Task brief — Return the line containing "0.0, BUCKET_Z), -BUCKET_LEAN))", the line containing "cad_parts[obj.name] = obj", and every line between them, exactly as they stand. Output nothing else.

Exercise data —
::::
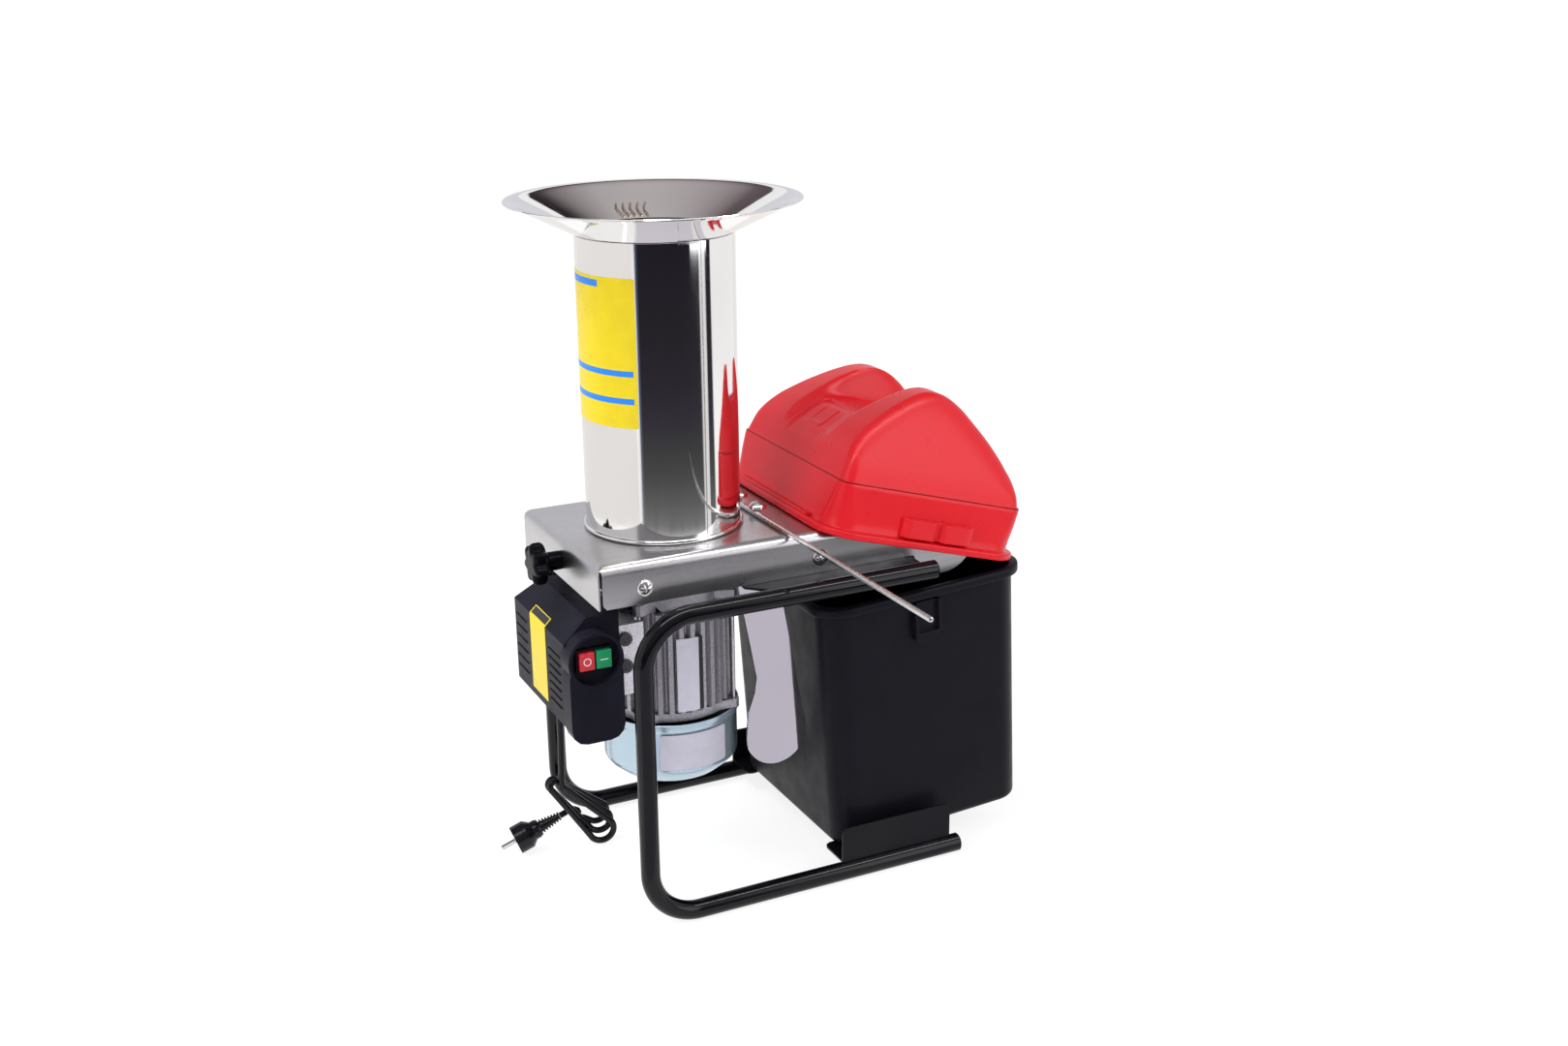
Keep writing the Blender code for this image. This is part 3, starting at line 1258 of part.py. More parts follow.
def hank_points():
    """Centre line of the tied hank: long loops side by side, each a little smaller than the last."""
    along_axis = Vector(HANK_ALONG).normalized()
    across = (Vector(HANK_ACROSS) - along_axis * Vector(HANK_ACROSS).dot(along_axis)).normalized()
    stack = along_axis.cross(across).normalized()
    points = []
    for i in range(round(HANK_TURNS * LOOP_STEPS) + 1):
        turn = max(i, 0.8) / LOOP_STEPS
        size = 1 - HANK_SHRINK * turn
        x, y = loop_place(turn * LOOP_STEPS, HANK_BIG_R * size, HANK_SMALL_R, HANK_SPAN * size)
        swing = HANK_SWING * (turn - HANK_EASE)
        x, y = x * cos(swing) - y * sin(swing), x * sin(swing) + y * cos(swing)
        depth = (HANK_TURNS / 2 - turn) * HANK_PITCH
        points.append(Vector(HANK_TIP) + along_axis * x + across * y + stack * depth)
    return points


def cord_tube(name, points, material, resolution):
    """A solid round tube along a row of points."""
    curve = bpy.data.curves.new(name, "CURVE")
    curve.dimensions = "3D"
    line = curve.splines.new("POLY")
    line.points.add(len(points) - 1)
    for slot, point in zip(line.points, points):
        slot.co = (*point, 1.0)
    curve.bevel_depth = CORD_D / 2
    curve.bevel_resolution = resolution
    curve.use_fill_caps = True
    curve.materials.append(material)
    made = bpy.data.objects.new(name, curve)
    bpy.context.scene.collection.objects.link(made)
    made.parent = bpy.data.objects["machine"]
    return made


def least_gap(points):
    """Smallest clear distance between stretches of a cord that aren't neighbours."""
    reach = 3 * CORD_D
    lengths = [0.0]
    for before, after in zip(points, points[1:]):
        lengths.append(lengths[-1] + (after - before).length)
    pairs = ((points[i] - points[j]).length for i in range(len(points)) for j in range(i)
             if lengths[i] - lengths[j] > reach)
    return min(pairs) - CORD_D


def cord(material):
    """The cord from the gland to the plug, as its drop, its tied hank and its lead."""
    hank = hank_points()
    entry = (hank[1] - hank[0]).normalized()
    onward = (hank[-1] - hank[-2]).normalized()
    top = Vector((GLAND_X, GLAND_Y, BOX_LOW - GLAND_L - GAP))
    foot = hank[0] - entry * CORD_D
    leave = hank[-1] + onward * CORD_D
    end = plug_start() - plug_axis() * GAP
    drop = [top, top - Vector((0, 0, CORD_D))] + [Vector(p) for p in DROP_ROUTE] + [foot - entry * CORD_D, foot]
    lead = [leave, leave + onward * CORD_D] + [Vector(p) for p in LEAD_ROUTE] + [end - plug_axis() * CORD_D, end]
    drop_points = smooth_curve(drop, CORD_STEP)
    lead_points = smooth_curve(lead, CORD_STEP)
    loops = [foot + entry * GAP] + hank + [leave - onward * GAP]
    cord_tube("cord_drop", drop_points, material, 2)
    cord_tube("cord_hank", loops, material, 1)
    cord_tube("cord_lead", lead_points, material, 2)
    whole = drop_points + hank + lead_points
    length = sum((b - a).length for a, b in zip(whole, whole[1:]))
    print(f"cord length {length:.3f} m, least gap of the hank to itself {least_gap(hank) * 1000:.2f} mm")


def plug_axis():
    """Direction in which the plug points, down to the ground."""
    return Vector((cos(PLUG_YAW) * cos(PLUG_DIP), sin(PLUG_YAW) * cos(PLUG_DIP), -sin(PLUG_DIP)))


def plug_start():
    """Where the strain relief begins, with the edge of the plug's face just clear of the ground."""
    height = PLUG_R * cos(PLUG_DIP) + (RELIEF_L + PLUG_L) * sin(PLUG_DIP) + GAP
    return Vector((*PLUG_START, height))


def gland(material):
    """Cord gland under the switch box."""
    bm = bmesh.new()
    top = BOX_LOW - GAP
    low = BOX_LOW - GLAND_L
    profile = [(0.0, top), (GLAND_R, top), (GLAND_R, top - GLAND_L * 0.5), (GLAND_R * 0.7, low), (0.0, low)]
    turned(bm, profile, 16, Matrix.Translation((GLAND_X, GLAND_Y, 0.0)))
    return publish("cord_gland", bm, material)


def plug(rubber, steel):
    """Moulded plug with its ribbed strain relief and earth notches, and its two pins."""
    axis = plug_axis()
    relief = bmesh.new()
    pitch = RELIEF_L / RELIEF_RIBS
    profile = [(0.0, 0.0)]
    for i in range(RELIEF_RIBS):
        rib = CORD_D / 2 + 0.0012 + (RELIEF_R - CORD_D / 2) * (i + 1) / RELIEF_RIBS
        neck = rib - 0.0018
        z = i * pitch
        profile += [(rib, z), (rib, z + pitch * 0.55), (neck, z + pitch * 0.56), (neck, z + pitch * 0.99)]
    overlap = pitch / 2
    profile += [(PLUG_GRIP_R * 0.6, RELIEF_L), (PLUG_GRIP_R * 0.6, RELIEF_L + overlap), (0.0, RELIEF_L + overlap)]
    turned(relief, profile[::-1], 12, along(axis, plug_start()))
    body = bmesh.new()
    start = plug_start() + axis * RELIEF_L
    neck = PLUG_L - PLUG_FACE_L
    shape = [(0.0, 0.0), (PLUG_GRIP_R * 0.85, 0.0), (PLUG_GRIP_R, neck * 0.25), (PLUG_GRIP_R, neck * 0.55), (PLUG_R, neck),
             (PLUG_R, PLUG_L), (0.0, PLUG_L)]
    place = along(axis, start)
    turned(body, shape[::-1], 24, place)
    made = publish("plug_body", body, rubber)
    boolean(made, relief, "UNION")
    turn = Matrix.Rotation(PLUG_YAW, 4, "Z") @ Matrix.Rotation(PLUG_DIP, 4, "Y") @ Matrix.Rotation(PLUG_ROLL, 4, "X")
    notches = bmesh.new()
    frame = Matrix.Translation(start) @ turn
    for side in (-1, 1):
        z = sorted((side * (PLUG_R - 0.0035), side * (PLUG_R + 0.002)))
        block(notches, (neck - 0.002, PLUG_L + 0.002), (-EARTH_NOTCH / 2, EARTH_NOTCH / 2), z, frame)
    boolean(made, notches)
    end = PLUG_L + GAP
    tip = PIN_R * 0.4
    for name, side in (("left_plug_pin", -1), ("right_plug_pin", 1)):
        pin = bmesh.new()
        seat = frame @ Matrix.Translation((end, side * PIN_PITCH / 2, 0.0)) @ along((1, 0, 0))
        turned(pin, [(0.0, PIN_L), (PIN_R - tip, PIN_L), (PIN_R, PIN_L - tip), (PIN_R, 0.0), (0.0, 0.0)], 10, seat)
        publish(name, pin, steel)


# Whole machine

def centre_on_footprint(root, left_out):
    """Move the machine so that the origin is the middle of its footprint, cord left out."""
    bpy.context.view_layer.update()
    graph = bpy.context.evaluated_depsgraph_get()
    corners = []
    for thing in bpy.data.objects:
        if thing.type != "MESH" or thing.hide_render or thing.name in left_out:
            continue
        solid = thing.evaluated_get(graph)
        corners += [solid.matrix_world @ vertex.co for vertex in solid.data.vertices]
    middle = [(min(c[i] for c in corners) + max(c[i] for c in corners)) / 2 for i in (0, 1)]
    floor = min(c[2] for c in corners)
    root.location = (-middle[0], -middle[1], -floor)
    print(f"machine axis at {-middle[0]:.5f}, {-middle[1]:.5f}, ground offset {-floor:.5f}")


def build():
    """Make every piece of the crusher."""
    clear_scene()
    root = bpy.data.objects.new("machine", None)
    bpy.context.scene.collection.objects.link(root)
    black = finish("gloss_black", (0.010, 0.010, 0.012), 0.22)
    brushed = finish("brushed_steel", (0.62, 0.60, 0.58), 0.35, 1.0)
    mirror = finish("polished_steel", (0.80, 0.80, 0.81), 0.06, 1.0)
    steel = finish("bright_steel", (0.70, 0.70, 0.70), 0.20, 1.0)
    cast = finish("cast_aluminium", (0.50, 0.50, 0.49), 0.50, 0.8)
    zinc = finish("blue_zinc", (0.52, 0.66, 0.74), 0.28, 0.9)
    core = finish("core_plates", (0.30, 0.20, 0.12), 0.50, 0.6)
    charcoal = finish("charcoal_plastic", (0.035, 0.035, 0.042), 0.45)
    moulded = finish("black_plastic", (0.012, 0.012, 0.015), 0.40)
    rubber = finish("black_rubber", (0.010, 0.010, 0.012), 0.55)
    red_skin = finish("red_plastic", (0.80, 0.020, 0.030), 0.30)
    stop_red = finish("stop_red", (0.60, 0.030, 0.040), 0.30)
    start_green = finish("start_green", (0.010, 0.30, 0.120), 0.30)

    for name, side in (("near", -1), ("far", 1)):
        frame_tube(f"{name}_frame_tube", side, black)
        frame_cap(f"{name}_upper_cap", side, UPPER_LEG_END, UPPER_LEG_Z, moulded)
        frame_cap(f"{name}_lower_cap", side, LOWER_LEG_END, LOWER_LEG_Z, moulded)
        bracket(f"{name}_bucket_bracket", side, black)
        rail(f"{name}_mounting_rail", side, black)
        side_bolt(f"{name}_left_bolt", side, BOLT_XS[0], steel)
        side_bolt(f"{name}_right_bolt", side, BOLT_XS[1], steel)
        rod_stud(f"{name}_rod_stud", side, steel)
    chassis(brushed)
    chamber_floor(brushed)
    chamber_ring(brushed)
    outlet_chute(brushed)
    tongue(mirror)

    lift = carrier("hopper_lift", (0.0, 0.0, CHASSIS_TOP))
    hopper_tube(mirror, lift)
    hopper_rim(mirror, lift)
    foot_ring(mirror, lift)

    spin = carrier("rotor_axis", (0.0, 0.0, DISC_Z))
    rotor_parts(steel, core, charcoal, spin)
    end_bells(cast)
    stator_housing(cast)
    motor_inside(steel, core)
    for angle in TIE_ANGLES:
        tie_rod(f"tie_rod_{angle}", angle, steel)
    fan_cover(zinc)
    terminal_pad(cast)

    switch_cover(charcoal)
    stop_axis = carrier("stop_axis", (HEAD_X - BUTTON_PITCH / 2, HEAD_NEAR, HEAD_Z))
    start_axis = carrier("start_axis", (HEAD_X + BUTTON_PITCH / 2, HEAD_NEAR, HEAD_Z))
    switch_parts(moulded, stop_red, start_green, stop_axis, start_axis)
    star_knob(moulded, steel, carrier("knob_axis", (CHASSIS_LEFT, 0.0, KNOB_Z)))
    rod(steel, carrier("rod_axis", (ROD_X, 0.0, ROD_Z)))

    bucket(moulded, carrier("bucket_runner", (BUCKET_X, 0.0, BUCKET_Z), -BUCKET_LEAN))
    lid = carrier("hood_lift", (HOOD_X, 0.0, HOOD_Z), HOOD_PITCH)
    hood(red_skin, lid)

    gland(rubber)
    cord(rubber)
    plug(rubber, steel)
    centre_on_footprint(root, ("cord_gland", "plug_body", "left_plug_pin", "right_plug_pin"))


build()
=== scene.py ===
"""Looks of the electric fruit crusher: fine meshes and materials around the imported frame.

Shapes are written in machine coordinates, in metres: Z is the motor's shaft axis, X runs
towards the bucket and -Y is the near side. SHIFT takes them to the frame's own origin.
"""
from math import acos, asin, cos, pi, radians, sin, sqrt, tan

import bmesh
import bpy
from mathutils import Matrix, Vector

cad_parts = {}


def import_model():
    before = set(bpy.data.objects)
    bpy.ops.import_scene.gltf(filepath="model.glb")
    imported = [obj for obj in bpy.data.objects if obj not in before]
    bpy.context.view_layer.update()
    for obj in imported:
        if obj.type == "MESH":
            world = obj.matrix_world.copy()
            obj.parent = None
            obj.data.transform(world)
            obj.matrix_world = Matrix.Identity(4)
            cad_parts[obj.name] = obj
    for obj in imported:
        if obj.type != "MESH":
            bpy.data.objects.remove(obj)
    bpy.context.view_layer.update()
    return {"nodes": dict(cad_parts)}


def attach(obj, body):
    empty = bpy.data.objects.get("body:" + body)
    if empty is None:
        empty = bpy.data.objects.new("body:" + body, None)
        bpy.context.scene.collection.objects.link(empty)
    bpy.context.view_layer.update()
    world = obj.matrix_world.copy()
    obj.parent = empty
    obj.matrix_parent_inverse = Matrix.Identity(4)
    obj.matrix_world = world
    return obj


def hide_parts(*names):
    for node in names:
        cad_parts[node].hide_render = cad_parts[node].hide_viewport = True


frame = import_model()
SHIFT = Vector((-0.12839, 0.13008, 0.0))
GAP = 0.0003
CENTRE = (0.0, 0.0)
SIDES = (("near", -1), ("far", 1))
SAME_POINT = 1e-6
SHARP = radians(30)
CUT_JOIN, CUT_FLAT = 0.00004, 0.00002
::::
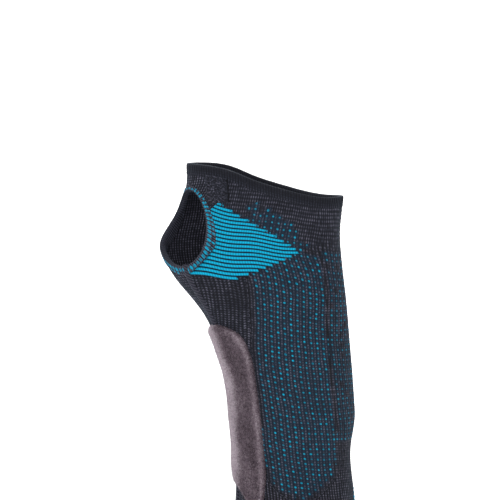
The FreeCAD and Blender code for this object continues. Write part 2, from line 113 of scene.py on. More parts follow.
::::
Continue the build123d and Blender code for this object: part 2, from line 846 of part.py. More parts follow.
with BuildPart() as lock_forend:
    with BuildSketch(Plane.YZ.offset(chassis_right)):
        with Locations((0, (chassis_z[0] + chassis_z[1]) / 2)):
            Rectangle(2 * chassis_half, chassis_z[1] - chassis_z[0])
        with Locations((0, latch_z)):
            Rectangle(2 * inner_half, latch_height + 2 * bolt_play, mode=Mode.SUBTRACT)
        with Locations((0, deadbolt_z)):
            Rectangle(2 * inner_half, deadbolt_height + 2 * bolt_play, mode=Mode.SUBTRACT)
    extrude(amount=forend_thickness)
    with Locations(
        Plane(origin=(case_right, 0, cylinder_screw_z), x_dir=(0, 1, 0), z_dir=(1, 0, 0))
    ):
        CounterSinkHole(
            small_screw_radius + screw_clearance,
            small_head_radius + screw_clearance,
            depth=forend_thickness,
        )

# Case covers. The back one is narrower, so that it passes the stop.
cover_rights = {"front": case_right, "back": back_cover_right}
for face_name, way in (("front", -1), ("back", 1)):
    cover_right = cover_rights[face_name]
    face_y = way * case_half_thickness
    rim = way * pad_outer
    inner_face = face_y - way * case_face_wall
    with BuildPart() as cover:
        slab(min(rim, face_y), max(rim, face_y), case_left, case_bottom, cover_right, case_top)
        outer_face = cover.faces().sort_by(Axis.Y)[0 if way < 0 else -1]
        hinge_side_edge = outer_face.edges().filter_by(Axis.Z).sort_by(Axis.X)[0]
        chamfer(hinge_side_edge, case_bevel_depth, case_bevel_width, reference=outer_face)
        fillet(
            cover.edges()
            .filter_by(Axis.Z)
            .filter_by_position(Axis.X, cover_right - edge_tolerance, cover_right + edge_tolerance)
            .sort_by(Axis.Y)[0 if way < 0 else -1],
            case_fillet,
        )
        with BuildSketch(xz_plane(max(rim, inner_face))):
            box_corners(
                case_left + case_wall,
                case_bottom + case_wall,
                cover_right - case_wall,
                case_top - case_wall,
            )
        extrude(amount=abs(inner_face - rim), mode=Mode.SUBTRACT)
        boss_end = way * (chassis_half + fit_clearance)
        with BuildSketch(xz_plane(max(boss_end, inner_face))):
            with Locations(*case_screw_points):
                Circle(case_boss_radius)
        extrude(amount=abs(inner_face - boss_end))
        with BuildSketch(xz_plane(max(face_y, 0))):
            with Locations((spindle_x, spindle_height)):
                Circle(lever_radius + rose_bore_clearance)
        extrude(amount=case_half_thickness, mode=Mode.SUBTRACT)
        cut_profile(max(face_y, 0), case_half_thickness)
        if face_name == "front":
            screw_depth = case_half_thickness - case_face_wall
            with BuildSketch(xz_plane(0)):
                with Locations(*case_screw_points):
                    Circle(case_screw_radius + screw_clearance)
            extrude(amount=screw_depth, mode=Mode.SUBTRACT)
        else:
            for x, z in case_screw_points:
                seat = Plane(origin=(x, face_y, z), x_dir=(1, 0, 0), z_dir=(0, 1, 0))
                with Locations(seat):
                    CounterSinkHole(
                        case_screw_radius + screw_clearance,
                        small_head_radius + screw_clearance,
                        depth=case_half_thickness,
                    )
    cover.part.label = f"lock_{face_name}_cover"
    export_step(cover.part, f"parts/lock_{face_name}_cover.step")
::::
Problem solution —
    bucket(moulded, carrier("bucket_runner", (BUCKET_X, 0.0, BUCKET_Z), -BUCKET_LEAN))
    lid = carrier("hood_lift", (HOOD_X, 0.0, HOOD_Z), HOOD_PITCH)
    hood(red_skin, lid)

    gland(rubber)
    cord(rubber)
    plug(rubber, steel)
    centre_on_footprint(root, ("cord_gland", "plug_body", "left_plug_pin", "right_plug_pin"))


build()
=== scene.py ===
"""Looks of the electric fruit crusher: fine meshes and materials around the imported frame.

Shapes are written in machine coordinates, in metres: Z is the motor's shaft axis, X runs
towards the bucket and -Y is the near side. SHIFT takes them to the frame's own origin.
"""
from math import acos, asin, cos, pi, radians, sin, sqrt, tan

import bmesh
import bpy
from mathutils import Matrix, Vector

cad_parts = {}


def import_model():
    before = set(bpy.data.objects)
    bpy.ops.import_scene.gltf(filepath="model.glb")
    imported = [obj for obj in bpy.data.objects if obj not in before]
    bpy.context.view_layer.update()
    for obj in imported:
        if obj.type == "MESH":
            world = obj.matrix_world.copy()
            obj.parent = None
            obj.data.transform(world)
            obj.matrix_world = Matrix.Identity(4)
            cad_parts[obj.name] = obj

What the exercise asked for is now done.